In vivo genetic interrogations establish unequivocally the pathophysiological significance of proteasome phosphoregulation by protein kinase A

Abstract

Protein kinase A (PKA) has been extensively studied in pathophysiology but little is known about its regulation over protein degradation. Rpn6/PSMD11 phosphorylation at Ser14 (pS14-Rpn6), rather than previously reported Rpt6/PSMC5 phosphorylation at Ser120, was recently shown to be fully responsible for PKA-mediated activation of 26S proteasomes in cultured non-cardiac cells. However, the in vivo (patho)physiological relevance of proteasome phosphoregulation by PKA or any kinases has not been established. Hence, we have conducted the following studies. First, PKA activation increased pS14-Rpn6 and shortened the halflife of a surrogate misfolded protein in cardiomyocytes. Second, gene editing was employed to create mice with Ser14 of Rpn6/Psmd11 is replaced with either Ala (S14A) or Asp (S14D) to block or mimic PKA-mediated phosphorylation, respectively. Increases in myocardial pS14-Rpn6 and proteasome activities by PKA activation in wild type (WT) mice were completely lost in S14A mice while S14D mice showed significantly higher basal proteasome activities than WT mice, providing the first in vivo demonstration that Ser14 of Rpn6/Psmd11 is the primary phosphosite for PKA to activate proteasomes. Third, β-adrenergic stimulation with isoproterenol induced significantly greater cardiac hypertrophy in S14A mice compared with WT mice. Lastly, Adult S14A, S14D and WT mice were subject to coronary artery ligation to produce myocardial infarction (MI).

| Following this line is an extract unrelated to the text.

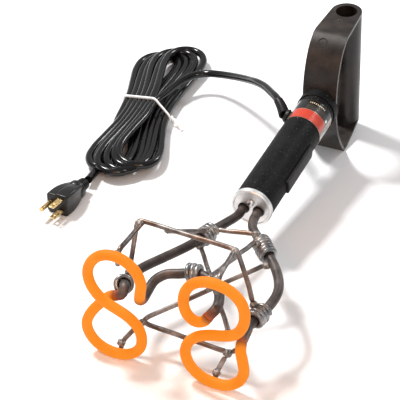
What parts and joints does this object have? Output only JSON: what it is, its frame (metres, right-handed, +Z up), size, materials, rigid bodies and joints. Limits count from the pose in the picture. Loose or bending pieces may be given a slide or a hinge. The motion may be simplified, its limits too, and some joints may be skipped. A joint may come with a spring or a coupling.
{
  "type": "electric livestock branding iron",
  "caption": "Corded electric marking iron: two bent heater loops on wire bracing, a black barrel with a trigger, and a D-shaped rear handle with a hollow grip.",
  "frame": {"origin": "centre of the tool's footprint on the floor, measured without the cord, its hank and its plug", "axes": "+Z up, -Y towards the hot figures, +Y towards the rear handle, +X to the right seen from behind the handle"},
  "size_m": [0.3399, 0.5242, 0.1466],
  "materials": {
    "sheath": "dark oxidised heater sheath",
    "hot_sheath": "glowing orange at working heat",
    "wire": "bare drawn wire, heat tinted",
    "cap": "cast and turned",
    "steel": "plain",
    "ceramic": "unglazed",
    "barrel": "fine matt black",
    "label": "gloss film with a red band",
    "carrier": "moulded",
    "trigger": "moulded",
    "switch": "moulded",
    "brass": "plain",
    "lead": "sleeved",
    "gland": "moulded",
    "handle": "satin, dark brown black",
    "cord": "gloss jacket",
    "tie": "plastic covered twist tie",
    "plug": "moulded"
  },
  "bodies": {
    "tool": {"barrel_plug": "steel", "bracket_wire": "wire", "cap_screw": "steel", "cold_leg_left": "sheath", "cold_leg_right": "sheath", "cord_gland": "gland", "cord_hank": "cord", "cord_lead": "cord", "cord_tail": "cord", "d_handle": "handle", "end_cap": "cap", "handle_barrel": "barrel", "handle_bolt": "steel", "hank_tie": "tie", "hot_loop_left": "hot_sheath", "hot_loop_right": "hot_sheath", "insulator_disc": "ceramic", "label_wrap": "label", "lead_heater": "lead", "lead_live": "lead", "lead_neutral": "lead", "link_tube": "sheath", "plug_blade_lower": "brass", "plug_blade_upper": "brass", "plug_body": "plug", "plug_ground_pin": "brass", "rear_collar": "barrel", "stay_cross": "wire", "stay_foot_left": "wire", "stay_foot_right": "wire", "stay_lower": "wire", "stay_lower_right": "wire", "stay_middle": "wire", "stay_upper_left": "wire", "stay_upper_right": "wire", "switch_body": "switch", "switch_carrier": "carrier", "switch_screw_front": "steel", "switch_screw_rear": "steel", "terminal_left": "steel", "terminal_right": "steel", "tie_wire_left": "wire", "tie_wire_rear": "wire", "trigger_pin": "steel", "trigger_spring": "steel", "wrap_left_lead": "wire", "wrap_left_leg": "wire", "wrap_link": "wire", "wrap_right_lower": "wire", "wrap_right_upper": "wire"},
    "trigger": {"trigger_paddle": "trigger"},
    "plunger": {"switch_plunger": "brass"}
  },
  "joints": [
    {"name": "trigger_press", "type": "hinge", "parent": "tool", "child": "trigger", "pos_m": [0.00799, 0.00692, 0.05416], "axis": [0, -0.1097, 0.994], "range_deg": [0, 2.2], "stiffness_Nm_per_rad": 1.2, "springref_deg": -1.15},
    {"name": "plunger_press", "type": "slide", "parent": "tool", "child": "plunger", "axis": [-1, 0, 0], "range_m": [0, 0.0016]}
  ],
  "couplings": [
    {"joint": "plunger_press", "follows": "trigger_press", "m_per_rad": 0.041}
  ]
}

Echocardiography at 2-week post-MI revealed no discernible difference in any parameters among the three MI groups; however, the S14D MI group showed significantly less LV chamber dilatation at 4 weeks post-MI and, by 8 weeks, the reduction of fractional shortening and ejection fraction became more severe in the S14A MI group than in the other two MI groups, indicating that proteasome phosphorylation at Ser14-Rpn6 protects against post-MI cardiac remodeling. Taken together, we have unequivocally established that proteasome phosphoregulation by PKA protects hearts against stress.